Thanks for all the advice guys!  I know construction is slow in a lot of places right now, but in my city it seems condos and apts are popping up everywhere.  Plus, I've been told most new guys are only into construction plumbing, leaving more openings for repairs and residential or whatever.  I could see it would be easier to get into with knowledge in heating and other skills, but the courses here might touch on that too.  

Only problem is I should've looked into it months ago, as most colleges are full for September.  I'll keep looking though.. And would it be wise to get books now and start studying?  Or would that mess with me when I go to an actual school?

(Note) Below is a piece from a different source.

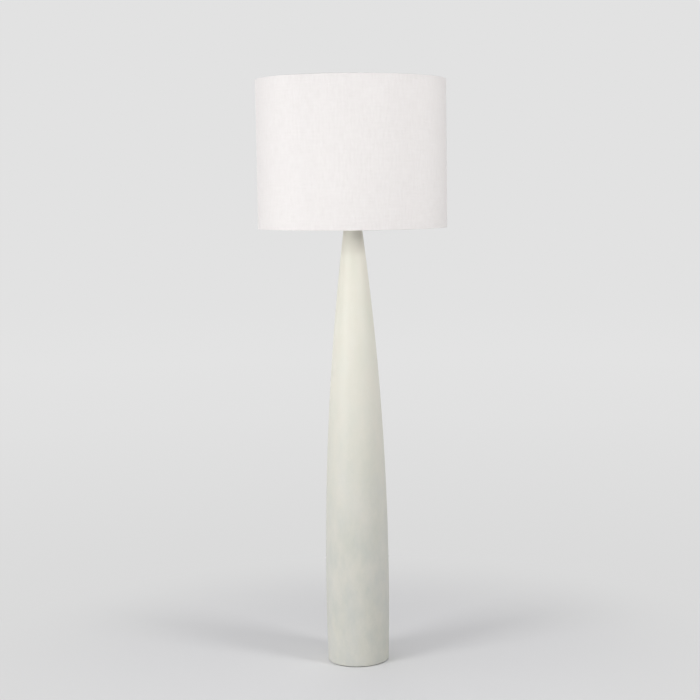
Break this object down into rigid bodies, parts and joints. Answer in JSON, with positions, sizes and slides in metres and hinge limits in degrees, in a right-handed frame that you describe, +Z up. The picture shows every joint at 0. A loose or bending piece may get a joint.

Go to the library and start teaching yourself basic info. With that, spend some time following/helping a crew/company small or big. Volunteer it (if you got some extra time) just to see and get a hands on approach. Through doing that and bullshitting, even unpaid can always pay off later. Just diversify your hustle and think of multiple approaches, even if they aren't as savvy to the mind at the minute. Consider it networking. Bug people, if you bug enough someone is bound to see that drive and take a notice. From there you can build if need be. Good luck. I've been thinking the trade route myself, an it's and honorable gig (which ever you choose), that's under appreciated. The world doesn't need a another communications or business major.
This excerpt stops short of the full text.